* Start Information shown *

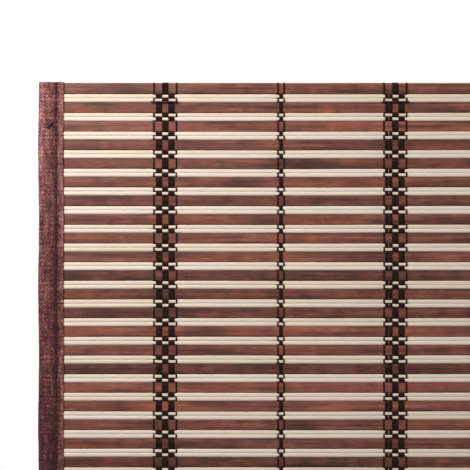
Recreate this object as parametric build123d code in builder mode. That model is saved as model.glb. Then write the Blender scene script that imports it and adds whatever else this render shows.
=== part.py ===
from build123d import *
import os

# A bamboo roll up blind, let down: slats and reeds woven on cotton warps, both edges bound in folded cloth,
# stapled to a wood head batten that carries the cord pulleys, and to a foot batten that it is rolled up on.
# Millimetres. +Z is up and the front faces -Y. The origin is the middle of the head batten's top face.

# Weft rows, from the top: one slat and two reeds, over and over, and one last slat
row_repeats = 84
slat_width = 5.3
slat_thickness = 1.3
reed_diameter = 1.96
reed_bevel = 0.56
row_gap = 0.3
slats_per_slit = 2

# Warps, woven in groups across the width, a wide group at each end and every other one wide
blind_width = 600.0
warp_count = 9
warp_inset = 64.4
wide_warp_width = 12.3
narrow_warp_width = 3.9
warp_thickness = 0.6

# Folded cloth binding along both edges
binding_width = 13.2
binding_thickness = 0.6
binding_fold_radius = 1.2
stitch_inset = 9.4
stitch_groove_width = 0.5
stitch_groove_depth = 0.2
gap_under_binding = 4.0

# Head batten and the two screws that hold it up
batten_depth = 38.0
batten_height = 19.0
batten_bevel = 1.0
mount_screw_radius = 2.5
mount_screw_inset = 25.0

# Foot batten, the core that the mat is rolled up on
foot_depth = 10.0
foot_height = 24.0
foot_round = 3.0

# Staples over the wide warps
staple_wire = 0.7
staple_crown = 14.0
staple_bite = 7.0
staple_row = 1

# Batten pulleys, a single one at the left and a double one at the right
cord_gap = 2.4
pulley_spacing = 300.0
pulley_plate_length = 34.0
pulley_sheet = 1.1
pulley_corner = 2.0
pulley_hole_pitch = 24.0
pulley_hole_radius = 1.5
wheel_radius = 5.0
wheel_width = 4.0
wheel_groove_depth = 1.5
wheel_side_gap = 0.3
cheek_width = 9.0
cheek_drop = 4.2
pin_radius = 1.25
pin_proud = 0.5
pin_running_gap = 0.05

# Places worked out from the sizes above
row_pitch = slat_width + row_gap + 2 * reed_diameter
mat_height = row_repeats * row_pitch + slat_width
mat_length = blind_width - 2 * binding_thickness
mat_top = -warp_thickness
mat_bottom = mat_top - mat_height
mat_middle = (mat_top + mat_bottom) / 2
batten_front = -batten_depth / 2
mat_y = batten_front - warp_thickness - reed_diameter / 2
warp_front = mat_y - reed_diameter / 2 - warp_thickness
foot_bottom = mat_bottom - warp_thickness
mount_screw_spacing = blind_width - 2 * mount_screw_inset
wheel_z =-batten_height - pulley_sheet - cord_gap - wheel_radius

os.makedirs("parts", exist_ok=True)


def finish(builder, name):
    """Label one finished piece and write its file."""
    builder.part.label = name
    export_step(builder.part, f"parts/{name}.step")


def lengthwise(x, y, z):
    """The plane across the blind's width at a point: its own x runs back along +Y and its y runs up."""
    return Plane(origin=(x, y, z), x_dir=(0, 1, 0), z_dir=(1, 0, 0))


def frontal(x, y, z):
    """The plane that faces the front at a point: its own x runs along +X and its y runs up."""
    return Plane(origin=(x, y, z), x_dir=(1, 0, 0), z_dir=(0, -1, 0))


# The mat: one wall of flat slats with the reeds standing out in pairs on both faces, and open slits under slats
def reed_corners(top):
    """Half thickness and height where one reed's facets meet, from its top edge down to the foot of its facets."""
    crown = reed_diameter / 2
    return [
        (crown, top - reed_bevel),
        (crown, top - reed_diameter + reed_bevel),
        (slat_thickness / 2, top - reed_diameter),
    ]


def mat_side():
    """Corners of one face of the mat, from its top edge down."""
    face = slat_thickness / 2
    corners = [(face, mat_top)]
    for index in range(row_repeats):
        reeds_top = mat_top - index * row_pitch - slat_width - row_gap
        corners.append((face, reeds_top))
        corners.extend(reed_corners(reeds_top))
        corners.extend(reed_corners(reeds_top - reed_diameter))
    corners.append((face, mat_bottom))
    return corners


def build_mat():
    side = mat_side()
    front = [(-half, height) for half, height in side]
    back = [(half, height) for half, height in reversed(side)]
    slit_top = mat_top - slat_width
    slit_length = blind_width - 2 * (binding_width - gap_under_binding)
    slits = [
        (0, mat_y, slit_top - row_gap / 2 - index * row_pitch)
        for index in range(0, row_repeats, slats_per_slit)
    ]
    with BuildPart() as mat:
        with BuildSketch(lengthwise(0, mat_y, 0)):
            with BuildLine():
                Polyline(*front, *back, close=True)
            make_face()
        extrude(amount=mat_length / 2, both=True)
        with Locations(*slits):
            Box(slit_length, slat_thickness, row_gap, mode=Mode.SUBTRACT)
    finish(mat, "reed_mat")


# The warps: a flat belt of threads round the mat at each group, lying on the tops of the ridges
def warp_places():
    """Number, place along the width and width of each group of warps."""
    pitch = (blind_width - 2 * warp_inset) / (warp_count - 1)
    places = []
    for index in range(warp_count):
        width = wide_warp_width if index % 2 == 0 else narrow_warp_width
        places.append((index + 1, -blind_width / 2 + warp_inset + index * pitch, width))
    return places


def build_warps():
    for number, x, width in warp_places():
        with BuildPart() as warp:
            with BuildSketch(lengthwise(x, mat_y, mat_middle)):
                Rectangle(reed_diameter + 2 * warp_thickness, mat_height + 2 * warp_thickness)
                Rectangle(reed_diameter, mat_height, mode=Mode.SUBTRACT)
            extrude(amount=width / 2, both=True)
        finish(warp, f"warp_{number}")


# The edge bindings: a strip of cloth folded round the mat's edge and sewn through near its inner hem
def build_binding(side, name):
    outer_half = reed_diameter / 2 + binding_thickness
    edge = side * blind_width / 2
    with BuildPart() as binding:
        with BuildSketch(Plane(origin=(edge, mat_y, foot_bottom), x_dir=(-side, 0, 0), z_dir=(0, 0, 1))) as fold:
            with Locations((binding_width / 2, 0)):
                Rectangle(binding_width, 2 * outer_half)
            fillet(fold.vertices().group_by(Axis.X)[0], binding_fold_radius)
            with Locations(((binding_thickness + binding_width) / 2, 0)):
                Rectangle(binding_width - binding_thickness, reed_diameter, mode=Mode.SUBTRACT)
            with Locations((stitch_inset, outer_half), (stitch_inset, -outer_half)):
                Rectangle(stitch_groove_width, 2 * stitch_groove_depth, mode=Mode.SUBTRACT)
        extrude(amount=-foot_bottom)
    finish(binding, name)


# The battens
def build_head_batten():
    with BuildPart() as batten:
        with BuildSketch(lengthwise(0, 0, -batten_height / 2)):
            Rectangle(batten_depth, batten_height)
        extrude(amount=blind_width / 2, both=True)
        back_edges = batten.edges().filter_by(Axis.X).group_by(Axis.Y)[-1]
        chamfer(back_edges, batten_bevel)
        with BuildSketch(Plane.XY):
            with GridLocations(mount_screw_spacing, 0, 2, 1):
                Circle(mount_screw_radius)
        extrude(amount=-batten_height, mode=Mode.SUBTRACT)
    finish(batten, "head_batten")


def build_foot_batten():
    with BuildPart() as foot:
        with BuildSketch(lengthwise(0, batten_front + foot_depth / 2, foot_bottom + foot_height / 2)):
            Rectangle(foot_depth, foot_height)
        extrude(amount=blind_width / 2, both=True)
        back_edges = foot.edges().filter_by(Axis.X).group_by(Axis.Y)[-1]
        fillet(back_edges, foot_round)
    finish(foot, "foot_batten")


# Staples over the wide warps, with their crowns in a groove between a reed and a slat
def build_staples(groove_z, name):
    leg = batten_front + staple_bite - warp_front + staple_wire
    with BuildPart() as staples:
        for _, x, width in warp_places():
            if width == wide_warp_width:
                middle = Plane(origin=(x, warp_front - staple_wire + leg / 2, groove_z))
                with BuildSketch(middle):
                    Rectangle(staple_crown, leg)
                    with Locations((0, staple_wire)):
                        Rectangle(staple_crown - 2 * staple_wire, leg, mode=Mode.SUBTRACT)
                extrude(amount=staple_wire / 2, both=True)
    finish(staples, name)


# The batten pulleys: a bent steel frame, grooved wheels for the cords and the pin that the wheels turn on
def pulley_channel(wheels):
    """Clear width between a frame's cheeks for so many wheels."""
    return wheels * wheel_width + (wheels + 1) * wheel_side_gap


def build_pulley_frame(name, x, wheels):
    channel = pulley_channel(wheels)
    width = channel + 2 * pulley_sheet
    cheek_height = wheel_radius + cord_gap + cheek_drop
    cheek_middle = -batten_height - pulley_sheet - cheek_height / 2
    with BuildPart() as frame:
        with BuildSketch(Plane(origin=(x, 0, -batten_height))) as plate:
            Rectangle(pulley_plate_length, width)
            chamfer(plate.vertices(), pulley_corner)
            with GridLocations(pulley_hole_pitch, 0, 2, 1):
                Circle(pulley_hole_radius, mode=Mode.SUBTRACT)
        extrude(amount=-pulley_sheet)
        with BuildSketch(frontal(x, 0, cheek_middle)) as cheek:
            Rectangle(cheek_width, cheek_height)
            chamfer(cheek.vertices().group_by(Axis.Y)[0], pulley_corner)
            with Locations((0, wheel_z - cheek_middle)):
                Circle(pin_radius, mode=Mode.SUBTRACT)
        extrude(amount=width / 2, both=True)
        with Locations((x, 0, cheek_middle)):
            Box(cheek_width, channel, cheek_height, mode=Mode.SUBTRACT)
    finish(frame, name)


def build_pulley_wheel(name, x, y):
    rim = wheel_width / 2
    bore = pin_radius + pin_running_gap
    groove = wheel_radius - wheel_groove_depth
    with BuildPart() as wheel:
        with BuildSketch(Plane(origin=(x, y, wheel_z))):
            with BuildLine():
                Polyline((bore, -rim), (wheel_radius, -rim), (groove, 0), (wheel_radius, rim), (bore, rim), close=True)
            make_face()
        revolve(axis=Axis((x, y, wheel_z), (0, 1, 0)))
    finish(wheel, name)


def build_pulley_pin(name, x, wheels):
    with BuildPart() as pin:
        with BuildSketch(frontal(x, 0, wheel_z)):
            Circle(pin_radius)
        extrude(amount=pulley_channel(wheels) / 2 + pulley_sheet + pin_proud, both=True)
    finish(pin, name)


def build_pulleys():
    left = -pulley_spacing / 2
    right = pulley_spacing / 2
    wheel_shift = (wheel_width + wheel_side_gap) / 2
    build_pulley_frame("pulley_frame_left", left, 1)
    build_pulley_pin("pulley_pin_left", left, 1)
    build_pulley_wheel("pulley_wheel_left", left, 0)
    build_pulley_frame("pulley_frame_right", right, 2)
    build_pulley_pin("pulley_pin_right", right, 2)
    build_pulley_wheel("pulley_wheel_right_front", right, -wheel_shift)
    build_pulley_wheel("pulley_wheel_right_back", right, wheel_shift)


build_mat()
build_warps()
build_binding(-1, "edge_binding_left")
build_binding(1, "edge_binding_right")
build_head_batten()
build_foot_batten()
build_staples(mat_top - staple_row * row_pitch, "head_staples")
build_staples(mat_bottom + slat_width + staple_row * row_pitch, "foot_staples")
build_pulleys()
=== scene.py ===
"""The looks of a bamboo roll up blind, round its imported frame.

Everything is in metres in the part's own frame: +Z is up, the front faces -Y and the origin is the middle of
the head batten's top face. The mat's rows and its columns of warps are read from the frame, and every slat,
reed, strand and stitch is bent from a tube that is rolled from a flat grid.
"""

import logging
import math
import random
from dataclasses import dataclass, field
from enum import Enum
from typing import Callable, Iterable

import bmesh
import bpy
from mathutils import Matrix, Vector, noise


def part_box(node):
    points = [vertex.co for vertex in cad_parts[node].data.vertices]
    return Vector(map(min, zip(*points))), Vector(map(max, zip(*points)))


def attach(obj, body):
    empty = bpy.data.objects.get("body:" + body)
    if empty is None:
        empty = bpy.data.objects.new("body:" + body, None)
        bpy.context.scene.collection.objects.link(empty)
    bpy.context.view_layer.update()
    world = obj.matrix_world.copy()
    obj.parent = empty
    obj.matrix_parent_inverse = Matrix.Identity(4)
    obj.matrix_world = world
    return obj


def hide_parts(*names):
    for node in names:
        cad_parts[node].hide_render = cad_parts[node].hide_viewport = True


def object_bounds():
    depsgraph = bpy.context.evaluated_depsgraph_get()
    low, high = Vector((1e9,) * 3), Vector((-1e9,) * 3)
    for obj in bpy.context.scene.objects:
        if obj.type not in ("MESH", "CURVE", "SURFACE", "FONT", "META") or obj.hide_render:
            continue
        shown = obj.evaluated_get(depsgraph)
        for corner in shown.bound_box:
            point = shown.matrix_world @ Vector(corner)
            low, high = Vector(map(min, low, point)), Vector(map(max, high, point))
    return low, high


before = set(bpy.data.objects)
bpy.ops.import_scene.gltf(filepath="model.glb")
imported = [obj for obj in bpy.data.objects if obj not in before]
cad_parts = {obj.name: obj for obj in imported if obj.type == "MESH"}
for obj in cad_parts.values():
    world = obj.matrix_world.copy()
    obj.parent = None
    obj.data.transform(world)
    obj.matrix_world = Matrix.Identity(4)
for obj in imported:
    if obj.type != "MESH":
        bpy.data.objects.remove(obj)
CAD_BOX = [list(corner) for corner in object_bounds()]
MM = 0.001
TEMPLATE_WELD = 1e-4
WELD = 1e-6
QUARTER_TURN = math.pi / 2
WHITE = (1.0, 1.0, 1.0, 1.0)
HANGING_BODY = "blind"
LOG = logging.getLogger("blind")

Colour = tuple[float, float, float, float]
Place = Callable[[float, int], Vector]
Copy = tuple[Place, float]
Route = list[tuple[float, float, float]]
Socket = bpy.types.NodeSocket
Sockets = dict[str, bpy.types.NodeSocket]
Inputs = dict[str | int, object]


def screen(red: float, green: float, blue: float) -> Colour:
    """A colour as a screen shows it, turned into the linear light that the shaders work in.

    Args:
        red: Red from 0 to 255.
        green: Green from 0 to 255.
        blue: Blue from 0 to 255.

    Returns:
        The linear colour, opaque.
    """
    def linear(value: float) -> float:
        """One channel of it."""
        share = value / 255
        return share / 12.92 if share <= 0.04045 else ((share + 0.055) / 1.055) ** 2.4

    return (linear(red), linear(green), linear(blue), 1.0)


def wave(x: float, y: float, z: float = 0.0) -> float:
    """Smooth noise from about -1 to 1 at a point, the same in every run."""
    return noise.noise(Vector((x, y, z)))


def bulge(value: float, exponent: float) -> float:
    """A sine or cosine pushed out towards a square, as a superellipse has it."""
    return math.copysign(abs(value) ** (2 / exponent), value)


def mm(*sizes: float) -> tuple[float, ...]:
    """Sizes in millimetres, turned into metres."""
    return tuple(size * MM for size in sizes)


def hump(distance: float, width: float) -> float:
    """A bell curve: 1 at no distance, about a third at the width and soon nothing past it."""
    return math.exp(-(distance / width) ** 2)


def corners(node: str) -> tuple[Vector, Vector]:
    """The lowest and the highest corner of a CAD node's box."""
    low, high = (Vector(corner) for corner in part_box(node))
    return low, high


@dataclass(frozen=True)
class Ripple:
    """A smooth unevenness: its size, its waves for each metre both ways, and its own lane of the noise."""

    size: float
    along: float
    across: float = 1.0
    lane: float = 0.0

    def at(self, along: float, across: float) -> float:
        """Its value at a place along a piece, and at a place across it or for the piece's number."""
        return self.size * wave(along * self.along, across * self.across, self.lane)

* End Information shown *

§ **Task brief**: In the listing above, find the line with "extrude(amount=pulley_channel(wheels) / 2" and the line with "points = [vertex.co". Output those two lines and every line between them, exactly as written.

§ **Written solution**:
        extrude(amount=pulley_channel(wheels) / 2 + pulley_sheet + pin_proud, both=True)
    finish(pin, name)


def build_pulleys():
    left = -pulley_spacing / 2
    right = pulley_spacing / 2
    wheel_shift = (wheel_width + wheel_side_gap) / 2
    build_pulley_frame("pulley_frame_left", left, 1)
    build_pulley_pin("pulley_pin_left", left, 1)
    build_pulley_wheel("pulley_wheel_left", left, 0)
    build_pulley_frame("pulley_frame_right", right, 2)
    build_pulley_pin("pulley_pin_right", right, 2)
    build_pulley_wheel("pulley_wheel_right_front", right, -wheel_shift)
    build_pulley_wheel("pulley_wheel_right_back", right, wheel_shift)


build_mat()
build_warps()
build_binding(-1, "edge_binding_left")
build_binding(1, "edge_binding_right")
build_head_batten()
build_foot_batten()
build_staples(mat_top - staple_row * row_pitch, "head_staples")
build_staples(mat_bottom + slat_width + staple_row * row_pitch, "foot_staples")
build_pulleys()
=== scene.py ===
"""The looks of a bamboo roll up blind, round its imported frame.

Everything is in metres in the part's own frame: +Z is up, the front faces -Y and the origin is the middle of
the head batten's top face. The mat's rows and its columns of warps are read from the frame, and every slat,
reed, strand and stitch is bent from a tube that is rolled from a flat grid.
"""

import logging
import math
import random
from dataclasses import dataclass, field
from enum import Enum
from typing import Callable, Iterable

import bmesh
import bpy
from mathutils import Matrix, Vector, noise


def part_box(node):
    points = [vertex.co for vertex in cad_parts[node].data.vertices]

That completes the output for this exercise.